Ein Schicksal, das auch "Dream Scenario" teilt. Bei den Golden Globe Awards war Hauptdarsteller Nicolas Cage noch für einen Preis in der Kategorie "Bester Hauptdarsteller – Musical oder Komödie" nominiert gewesen. Bei den Academy Awards ging er dann jedoch ebenso leer aus wie sein Regisseur Kristoffer Borgli, der, wenn schon nicht für seine Regie, so doch zumindest für das von ihm selbst verfasste Drehbuch eine Nominierung verdient gehabt hätte.
Ein Spießbürger, wie er im Buche steht
Cage spielt den Hochschulprofessor Paul Matthews, einen mausgrauen Mann, der auf seinem unbedeutenden Fachgebiet so gern Großes leisten möchte, stattdessen aber von seiner eigenen Kleinkariertheit kleingehalten wird. Diese leise und für Cage eher ungewohnte Rolle erinnert am ehesten an den von Neurosen geplagten Drehbuchautor Charlie Kaufman, den Cage in Spike Jonzes Verfilmung von der von Kaufman selbst verfassten Tragikomödie "Adaption" (2002) spielte. (Überhaupt lassen einen die von Borgli erdachte Hauptfigur und der ganze Film wiederholt an das selbstreferenzielle Universum Kaufmans denken.)
Nach der Hauptrolle in Michael Sarnoskis "Pig" (2021) beweist Cage erneut, dass seine größte Stärke nicht der Hang zur Übertreibung ist, dem er zuletzt in Filmen wie "Massive Talent" (2022) oder "Renfield" (2023) frönte. Am stärksten ist der 1964 geborene Mime immer dann, wenn er hinter seiner Rolle beinahe bis zur Unkenntlichkeit verschwindet. Das übrige Ensemble steht Cages Kunst in nichts nach. In den wenigen Szenen, die Tim Meadows als Dekan der Hochschule hat, ist er brillant. Die von Lily Bird und Jessica Clement verkörperten Töchter des Professors benehmen sich nicht nur glaubhaft wie Teenager, sie könnten glatt im wahren Leben Schwestern sein.
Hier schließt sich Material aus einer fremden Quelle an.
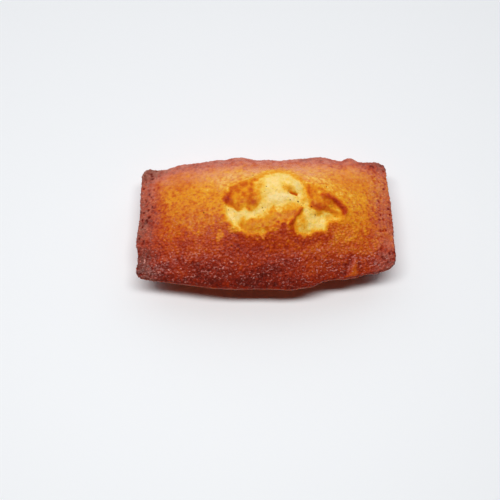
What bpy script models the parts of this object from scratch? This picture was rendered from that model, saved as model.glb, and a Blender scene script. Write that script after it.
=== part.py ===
"""A financier: a small almond cake baked in a rectangular mould, in metres, +Z up.

The cake is one solid. It rests on its flat base, under the origin, with its length along X and its front at -Y.
The sloping sides carry the shape of the mould. The batter rose over the mould's two long edges, so they bulge,
and the domed top tore open along its middle: soft crumb swelled up there between flaps of crust.
"""

import bmesh
import bpy
import numpy as np

MM = 0.001

# The mould's shape, which the base, the ends and the corners of the cake keep
RIM_LENGTH = 86.0 * MM
RIM_WIDTH = 40.0 * MM
RIM_HEIGHT = 12.5 * MM
RIM_CORNER = 3.0 * MM
RIM_ROUNDING = 1.1 * MM
BASE_LENGTH = 77.0 * MM
BASE_WIDTH = 32.0 * MM
BASE_CORNER = 4.0 * MM
BASE_ROUNDING = 1.8 * MM
WALL_SLOPE = np.radians(21.0)

# How far each edge swelled over the mould: centre and reach along the edge, and the swelling, in millimetres
FRONT_SWELLINGS = ((-1.0, 42.0, 5.2), (10.0, 8.0, 0.5), (21.0, 5.5, -0.9))
BACK_SWELLINGS = ((0.0, 40.0, 3.1), (-9.0, 8.0, 0.4), (5.0, 9.0, -0.8), (19.0, 8.0, 0.5), (30.6, 2.6, 0.9),
                  (-37.0, 4.0, -0.5))
LEFT_SWELLINGS = ((-7.0, 6.0, 0.4), (-17.5, 3.0, 0.3), (17.0, 7.0, -0.4))
RIGHT_SWELLINGS = ((-1.0, 8.0, 0.4), (-17.0, 3.0, 0.3), (17.0, 7.0, -0.3))
BULGE_FADE = 1.6

# The dome of the top, above the rim
DOME_RISE = 8.6 * MM
DOME_LENGTH_POWER = 2.8
DOME_WIDTH_POWER = 2.5
MOUND_RISE = 2.4 * MM
MOUND_CENTRE = (6.0 * MM, 2.0 * MM)
MOUND_REACH = (27.0 * MM, 17.0 * MM)

# The tear in the crust, as seen from above, in millimetres from the cake's middle
TEAR_EDGE = (
    (-13.8, 1.5), (-12.4, 6.2), (-9.0, 9.4), (-3.0, 11.6), (1.0, 14.5), (6.0, 15.4), (10.2, 12.4),
    (12.8, 9.0), (19.7, 6.4), (25.0, 3.8), (27.8, -0.8), (23.6, -4.4), (20.0, -7.6), (15.4, -8.5),
    (11.2, -9.7), (8.4, -7.0), (3.8, -6.8), (-1.2, -9.6), (-6.8, -8.5), (-11.6, -6.2), (-13.9, -2.4),
)
TEAR_DEPTH = 1.5 * MM
TEAR_LIP = 1.6 * MM

# Flaps of crust that the tear left standing on the crumb, each with its rise over the crumb's floor
LEFT_FLAP = (
    (-13.4, 4.2), (-11.5, 7.6), (-6.5, 10.6), (-2.6, 11.2), (-2.2, 7.0), (-0.4, 3.0), (-1.6, -0.4),
    (-5.6, -1.6), (-9.2, -0.4), (-12.4, 2.2),
)
CENTRE_FLAP = (
    (-8.2, -3.0), (-3.0, -2.6), (0.4, -1.2), (3.4, 1.2), (8.2, 1.8), (12.2, -0.4), (9.6, -3.8),
    (6.6, -7.0), (-1.2, -9.8), (-8.6, -7.6),
)
RIGHT_FLAP = (
    (13.8, 8.2), (19.7, 6.4), (24.8, 3.8), (27.4, -0.8), (25.0, -0.2), (22.6, 0.2), (19.4, -1.7),
    (15.4, -0.6), (13.4, 4.0),
)
FLAP_RISES = ((LEFT_FLAP, 2.1 * MM), (CENTRE_FLAP, 1.7 * MM), (RIGHT_FLAP, 1.9 * MM))
FLAP_EDGE = 1.4 * MM

# Where the crumb puffed up highest, between the flaps
PUFF_CENTRE = (5.0 * MM, 9.0 * MM)
PUFF_REACH = (9.0 * MM, 8.0 * MM)
PUFF_RISE = 1.6 * MM

# The folded lips along the flaps, as lines with a rise and a half-width
RIDGES = (
    (((-13.6, 4.3), (-11.8, 7.3), (-6.2, 10.4), (-2.8, 11.2)), 0.5 * MM, 1.3 * MM),
    (((19.4, 4.8), (24.2, 2.8), (27.7, -1.1)), 0.9 * MM, 1.3 * MM),
    (((12.2, -0.6), (9.7, -3.7), (8.3, -6.4)), 0.8 * MM, 1.2 * MM),
)

# The mesh
TOP_COLUMNS = 70
TOP_ROWS = 38
TOP_CROWDING = 0.35
RIM_RINGS = 4
WALL_RINGS = 3
BASE_RINGS = 3
CURVE_STEPS = 4

CRUST_COLOUR = (0.56, 0.20, 0.045, 1.0)
CRUST_ROUGHNESS = 0.55


def smooth_step(amount):
    """0 up to an amount of 0, 1 from an amount of 1, with a soft start and end."""
    held = np.clip(amount, 0.0, 1.0)
    return held * held * (3.0 - 2.0 * held)


def soft_bump(distance):
    """1 at a distance of 0, falling smoothly to 0 at a distance of 1."""
    return np.clip(1.0 - distance * distance, 0.0, None) ** 1.5


def smooth_line(points, closed):
    """A round curve through points given in millimetres, as metres, CURVE_STEPS stretches to each gap."""
    corners = np.array(points) * MM
    if closed:
        padded = np.concatenate([corners[-1:], corners, corners[:2]])
    else:
        padded = np.concatenate([corners[:1], corners, corners[-1:]])
    line = []
    for before, start, end, after in zip(padded, padded[1:], padded[2:], padded[3:]):
        for step in range(CURVE_STEPS):
            t = step / CURVE_STEPS
            line.append(0.5 * (2.0 * start + (end - before) * t
                               + (2.0 * before - 5.0 * start + 4.0 * end - after) * t ** 2
                               + (3.0 * start - before - 3.0 * end + after) * t ** 3))
    line.append(corners[0] if closed else corners[-1])
    return np.array(line)


def distance_to_line(x, y, line):
    """How far each point lies from the nearest stretch of the line."""
    nearest = np.full(x.shape, np.inf)
    for (ax, ay), (bx, by) in zip(line, line[1:]):
        run_x, run_y = bx - ax, by - ay
        along = np.clip(((x - ax) * run_x + (y - ay) * run_y) / (run_x ** 2 + run_y ** 2), 0.0, 1.0)
        nearest = np.minimum(nearest, np.hypot(x - ax - along * run_x, y - ay - along * run_y))
    return nearest


def depth_inside(x, y, loop):
    """How far each point lies inside a closed line, negative outside it."""
    inside = np.zeros(x.shape, bool)
    for (ax, ay), (bx, by) in zip(loop, loop[1:]):
        if ay != by:
            crosses = (ay > y) != (by > y)
            inside ^= crosses & (x < ax + (y - ay) / (by - ay) * (bx - ax))
    away = distance_to_line(x, y, loop)
    return np.where(inside, away, -away)


def swelling(along, swellings):
    """How far an edge stands out at each place along it."""
    return sum(rise * MM * soft_bump((along - centre * MM) / (reach * MM)) for centre, reach, rise in swellings)


def plan_position(across, back, length, width, corner, bulge):
    """Where a point of the square from -1 to 1 lies in a rounded rectangle whose edges swell by a share, bulge."""
    x = across * length / 2.0
    y = back * width / 2.0
    over_x = np.clip(np.abs(x) - (length / 2.0 - corner), 0.0, None)
    over_y = np.clip(np.abs(y) - (width / 2.0 - corner), 0.0, None)
    in_corner = (over_x > 0.0) & (over_y > 0.0)
    pull = np.where(in_corner, np.maximum(over_x, over_y) / np.maximum(np.hypot(over_x, over_y), 1e-12), 1.0)
    x = x - np.sign(x) * over_x * (1.0 - pull)
    y = y - np.sign(y) * over_y * (1.0 - pull)
    ends = (swelling(y, RIGHT_SWELLINGS) * np.clip(across, 0.0, 1.0) ** 4
            - swelling(y, LEFT_SWELLINGS) * np.clip(-across, 0.0, 1.0) ** 4)
    sides = (swelling(x, BACK_SWELLINGS) * np.clip(back, 0.0, 1.0) ** 2
             - swelling(x, FRONT_SWELLINGS) * np.clip(-back, 0.0, 1.0) ** 2)
    return x + bulge * ends, y + bulge * sides


def dome_height(across, back):
    """The dome without its tear: nothing at the rim, highest at the middle."""
    along_length = 1.0 - np.abs(across) ** DOME_LENGTH_POWER
    along_width = 1.0 - np.abs(back) ** DOME_WIDTH_POWER
    return DOME_RISE * along_length * along_width


def mound(x, y, centre, reach):
    """A rounded oval heap, 1 at its centre and 0 at its edge."""
    return soft_bump(np.hypot((x - centre[0]) / reach[0], (y - centre[1]) / reach[1]))


def tear_relief(x, y):
    """The height that the tear adds to the dome, or takes away: crumb floor, flaps of crust and folded lips."""
    opened = smooth_step(depth_inside(x, y, smooth_line(TEAR_EDGE, True)) / TEAR_LIP)
    relief = -TEAR_DEPTH * opened
    relief += PUFF_RISE * mound(x, y, PUFF_CENTRE, PUFF_REACH) * opened
    for outline, rise in FLAP_RISES:
        relief += rise * opened * smooth_step(depth_inside(x, y, smooth_line(outline, True)) / FLAP_EDGE)
    for points, rise, half_width in RIDGES:
        relief += rise * np.exp(-(distance_to_line(x, y, smooth_line(points, False)) / half_width) ** 2)
    return relief


def wall_rings():
    """Each ring of the side from the top's edge to the base: length, width, corner radius, share of bulge, height."""
    rings = []
    for turn in np.linspace(0.0, np.pi / 2.0 + WALL_SLOPE, RIM_RINGS + 1)[1:]:
        inset = RIM_ROUNDING * (1.0 - np.sin(turn))
        rings.append((RIM_LENGTH - 2.0 * inset, RIM_WIDTH - 2.0 * inset, RIM_CORNER - inset, 1.0,
                      RIM_HEIGHT - RIM_ROUNDING * (1.0 - np.cos(turn))))
    top, bottom = rings[-1], (BASE_LENGTH, BASE_WIDTH, BASE_CORNER, 0.0, BASE_ROUNDING * (1.0 - np.sin(WALL_SLOPE)))
    for down in np.linspace(0.0, 1.0, WALL_RINGS + 2)[1:]:
        length, width, corner, _, height = (high + (low - high) * down for high, low in zip(top, bottom))
        rings.append((length, width, corner, (1.0 - down) ** BULGE_FADE, height))
    for turn in np.linspace(WALL_SLOPE, np.pi / 2.0, BASE_RINGS + 1)[1:]:
        inset = BASE_ROUNDING * (np.cos(WALL_SLOPE) - np.cos(turn))
        rings.append((BASE_LENGTH - 2.0 * inset, BASE_WIDTH - 2.0 * inset, BASE_CORNER - inset, 0.0,
                      BASE_ROUNDING * (1.0 - np.sin(turn))))
    return rings


def flat_pattern(ring_count):
    """A square sheet from -1 to 1 whose edge is drawn down ring by ring, one unit each, and closed by one face."""
    pattern = bmesh.new()
    bmesh.ops.create_grid(pattern, x_segments=TOP_COLUMNS, y_segments=TOP_ROWS, size=1.0)
    edge = [e for e in pattern.edges if e.is_boundary]
    for _ in range(ring_count):
        drawn = bmesh.ops.extrude_edge_only(pattern, edges=edge)["geom"]
        edge = [g for g in drawn if isinstance(g, bmesh.types.BMEdge) and g.is_boundary]
        bmesh.ops.translate(pattern, verts=[g for g in drawn if isinstance(g, bmesh.types.BMVert)], vec=(0, 0, -1))
    bmesh.ops.contextual_create(pattern, geom=edge)
    bmesh.ops.recalc_face_normals(pattern, faces=pattern.faces)
    return pattern


def crowded(place):
    """Draws the even lines of the pattern, from -1 to 1, closer together in its middle, where the tear is."""
    return place - TOP_CROWDING * np.sin(np.pi * place) / np.pi


def shape_cake(places, rings):
    """Moves the pattern's points, a row of three numbers each, to where they lie on the cake."""
    across, back = crowded(places[:, 0]), crowded(places[:, 1])
    ring = np.round(-places[:, 2]).astype(int)
    x, y = plan_position(across, back, RIM_LENGTH - 2.0 * RIM_ROUNDING, RIM_WIDTH - 2.0 * RIM_ROUNDING,
                         RIM_CORNER - RIM_ROUNDING, 1.0)
    z = RIM_HEIGHT + dome_height(across, back) + MOUND_RISE * mound(x, y, MOUND_CENTRE, MOUND_REACH)
    z = z + tear_relief(x, y)
    for number, (length, width, corner, bulge, height) in enumerate(rings, start=1):
        here = ring == number
        x[here], y[here] = plan_position(across[here], back[here], length, width, corner, bulge)
        z[here] = height
    return np.stack([x, y, z], axis=1)


def crust_material():
    """Browned crust, for the whole cake."""
    material = bpy.data.materials.new("browned_crust")
    material.use_nodes = True
    shader = material.node_tree.nodes["Principled BSDF"]
    shader.inputs["Base Color"].default_value = CRUST_COLOUR
    shader.inputs["Roughness"].default_value = CRUST_ROUGHNESS
    shader.inputs["Metallic"].default_value = 0.0
    return material


def make_cake():
    """The whole cake, as one closed mesh."""
    rings = wall_rings()
    pattern = flat_pattern(len(rings))
    mesh = bpy.data.meshes.new("financier")
    pattern.to_mesh(mesh)
    pattern.free()
    places = np.zeros(len(mesh.vertices) * 3)
    mesh.vertices.foreach_get("co", places)
    shaped = shape_cake(places.reshape(-1, 3), rings)
    mesh.vertices.foreach_set("co", shaped.ravel())
    mesh.shade_smooth()
    mesh.materials.append(crust_material())
    mesh.update()
    cake = bpy.data.objects.new("financier", mesh)
    bpy.context.scene.collection.objects.link(cake)
    return cake


for leftover in list(bpy.data.objects):
    bpy.data.objects.remove(leftover)
make_cake()
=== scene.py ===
"""The looks of a financier: a small almond cake with a browned, finely grained crust and a torn top."""

import bmesh
import bpy
import numpy as np
from mathutils import Matrix, Vector, noise


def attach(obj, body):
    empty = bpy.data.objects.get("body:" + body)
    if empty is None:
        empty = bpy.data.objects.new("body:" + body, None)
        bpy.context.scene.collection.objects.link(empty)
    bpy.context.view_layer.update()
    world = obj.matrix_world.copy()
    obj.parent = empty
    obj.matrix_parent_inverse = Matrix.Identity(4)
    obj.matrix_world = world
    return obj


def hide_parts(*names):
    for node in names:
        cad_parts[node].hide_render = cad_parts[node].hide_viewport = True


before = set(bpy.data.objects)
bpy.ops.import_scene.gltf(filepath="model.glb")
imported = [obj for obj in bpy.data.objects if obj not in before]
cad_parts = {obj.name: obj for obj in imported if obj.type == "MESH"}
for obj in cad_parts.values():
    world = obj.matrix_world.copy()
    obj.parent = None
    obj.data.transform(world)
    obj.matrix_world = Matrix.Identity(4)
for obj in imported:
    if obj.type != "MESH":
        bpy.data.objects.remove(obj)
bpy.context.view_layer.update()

# The view
# A camera a quarter of a metre away looks steeply down on the cake from its front, a little left of the
# middle. Its upright stays level, and its 54 mm lens shows a good part of the table around the cake.

MM = 0.001
CAMERA_PLACE = Vector((-8.15, -99.55, 248.9)) * MM
CAMERA_AIM = Vector((-5.41, -11.24, 12.5)) * MM
CAMERA_LENS = 54.0
CAMERA_SENSOR = 36.0
CAMERA_NEAREST = 10.0 * MM


def turned_to(place, aim):
    """The turn that points a camera or a lamp at place towards aim."""
    return (Vector(aim) - Vector(place)).to_track_quat("-Z", "Y").to_euler()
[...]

In ihrer Rolle als Mitarbeiterin einer Werbeagentur fügt Dylan Gelula ("Unbreakable Kimmy Schmidt", "Casual") ihrem Repertoire von zwischenmenschlich ungelenken Figuren eine weitere Paraderolle hinzu. Und Julianne Nicholson ist als Paul Matthews' Ehefrau Janet einfach nur umwerfend.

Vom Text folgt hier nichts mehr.